[Scripts that build objects]
>> BEGIN

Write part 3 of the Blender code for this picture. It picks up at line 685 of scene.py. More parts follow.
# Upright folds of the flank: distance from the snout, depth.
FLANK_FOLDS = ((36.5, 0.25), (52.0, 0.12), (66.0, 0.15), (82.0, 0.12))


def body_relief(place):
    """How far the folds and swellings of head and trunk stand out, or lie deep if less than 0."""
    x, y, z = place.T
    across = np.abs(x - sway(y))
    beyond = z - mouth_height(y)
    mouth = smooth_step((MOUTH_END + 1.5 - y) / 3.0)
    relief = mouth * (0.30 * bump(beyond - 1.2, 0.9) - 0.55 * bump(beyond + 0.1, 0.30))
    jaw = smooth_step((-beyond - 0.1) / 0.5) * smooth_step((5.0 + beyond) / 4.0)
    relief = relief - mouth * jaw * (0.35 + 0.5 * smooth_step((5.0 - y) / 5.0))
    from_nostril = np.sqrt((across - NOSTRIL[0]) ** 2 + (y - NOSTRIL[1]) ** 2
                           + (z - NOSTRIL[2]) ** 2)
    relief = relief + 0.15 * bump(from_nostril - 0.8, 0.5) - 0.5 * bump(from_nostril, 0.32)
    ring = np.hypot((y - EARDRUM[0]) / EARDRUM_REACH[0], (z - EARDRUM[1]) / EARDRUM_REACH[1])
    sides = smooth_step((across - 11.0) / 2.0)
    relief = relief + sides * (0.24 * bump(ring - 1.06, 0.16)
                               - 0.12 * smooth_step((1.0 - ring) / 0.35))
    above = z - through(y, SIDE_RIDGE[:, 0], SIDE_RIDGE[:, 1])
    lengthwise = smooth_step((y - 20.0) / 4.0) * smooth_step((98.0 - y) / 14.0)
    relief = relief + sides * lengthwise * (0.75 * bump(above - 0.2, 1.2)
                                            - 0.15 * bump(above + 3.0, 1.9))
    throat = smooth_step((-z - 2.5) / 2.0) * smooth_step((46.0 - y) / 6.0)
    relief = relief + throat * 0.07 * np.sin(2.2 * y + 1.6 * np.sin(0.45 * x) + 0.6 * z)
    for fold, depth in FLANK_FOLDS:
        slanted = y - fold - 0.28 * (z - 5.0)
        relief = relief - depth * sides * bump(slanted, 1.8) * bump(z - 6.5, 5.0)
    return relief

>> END
>> BEGIN

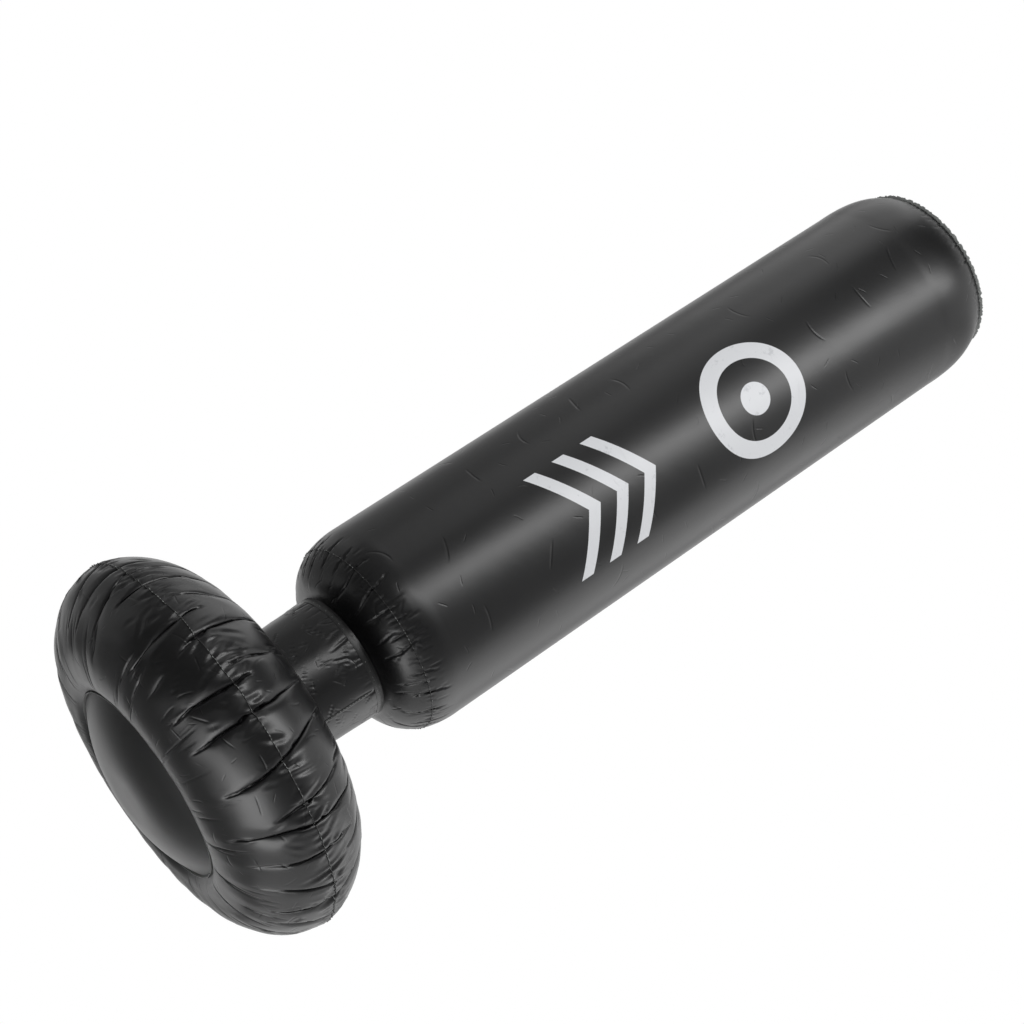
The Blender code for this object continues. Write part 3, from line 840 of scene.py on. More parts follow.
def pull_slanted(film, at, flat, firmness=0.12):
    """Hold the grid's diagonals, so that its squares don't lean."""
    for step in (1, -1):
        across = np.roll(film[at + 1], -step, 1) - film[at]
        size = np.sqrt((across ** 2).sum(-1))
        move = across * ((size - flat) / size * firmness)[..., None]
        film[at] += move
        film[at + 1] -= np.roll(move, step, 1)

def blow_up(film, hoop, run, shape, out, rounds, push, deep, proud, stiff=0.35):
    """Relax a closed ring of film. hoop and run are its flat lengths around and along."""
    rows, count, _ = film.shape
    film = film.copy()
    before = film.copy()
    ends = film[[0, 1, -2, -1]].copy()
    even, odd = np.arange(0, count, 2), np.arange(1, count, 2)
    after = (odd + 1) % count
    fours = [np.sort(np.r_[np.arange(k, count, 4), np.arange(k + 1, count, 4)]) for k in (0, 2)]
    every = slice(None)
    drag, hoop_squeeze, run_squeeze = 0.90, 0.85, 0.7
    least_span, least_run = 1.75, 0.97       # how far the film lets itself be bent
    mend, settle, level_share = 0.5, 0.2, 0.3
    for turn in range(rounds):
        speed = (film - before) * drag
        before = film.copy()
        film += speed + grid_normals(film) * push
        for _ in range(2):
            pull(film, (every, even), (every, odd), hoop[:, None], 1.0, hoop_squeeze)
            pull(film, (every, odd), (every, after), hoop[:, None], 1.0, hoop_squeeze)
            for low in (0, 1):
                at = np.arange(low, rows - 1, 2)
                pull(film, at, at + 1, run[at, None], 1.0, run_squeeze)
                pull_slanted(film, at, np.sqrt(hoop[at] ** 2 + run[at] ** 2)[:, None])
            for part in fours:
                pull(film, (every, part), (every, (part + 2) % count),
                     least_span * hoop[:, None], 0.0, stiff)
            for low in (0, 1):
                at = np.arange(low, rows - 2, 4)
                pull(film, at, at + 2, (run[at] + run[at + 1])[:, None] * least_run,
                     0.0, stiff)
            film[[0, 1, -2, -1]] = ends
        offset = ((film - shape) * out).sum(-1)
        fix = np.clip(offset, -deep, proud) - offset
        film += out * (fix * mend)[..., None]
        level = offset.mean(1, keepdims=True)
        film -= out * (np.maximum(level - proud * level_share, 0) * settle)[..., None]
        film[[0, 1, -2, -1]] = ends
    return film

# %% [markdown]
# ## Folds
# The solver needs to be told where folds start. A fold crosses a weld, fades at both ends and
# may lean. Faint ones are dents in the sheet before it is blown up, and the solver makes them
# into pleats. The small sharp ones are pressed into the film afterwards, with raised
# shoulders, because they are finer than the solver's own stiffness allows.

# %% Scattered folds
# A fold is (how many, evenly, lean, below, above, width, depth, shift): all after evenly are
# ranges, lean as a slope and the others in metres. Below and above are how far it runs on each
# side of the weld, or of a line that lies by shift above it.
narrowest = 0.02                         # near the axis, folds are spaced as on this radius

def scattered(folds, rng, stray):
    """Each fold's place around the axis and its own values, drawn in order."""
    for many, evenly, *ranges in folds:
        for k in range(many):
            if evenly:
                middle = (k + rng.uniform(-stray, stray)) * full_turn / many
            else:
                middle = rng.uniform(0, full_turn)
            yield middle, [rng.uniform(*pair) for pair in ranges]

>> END

→ **Given problem**
Within the listing above, extract exactly the lines from the line with "Write part 3 of" to the line with "0.15), (82.0, 0.12))", the two named lines included, and no others.

→ **The answer**
Write part 3 of the Blender code for this picture. It picks up at line 685 of scene.py. More parts follow.
# Upright folds of the flank: distance from the snout, depth.
FLANK_FOLDS = ((36.5, 0.25), (52.0, 0.12), (66.0, 0.15), (82.0, 0.12))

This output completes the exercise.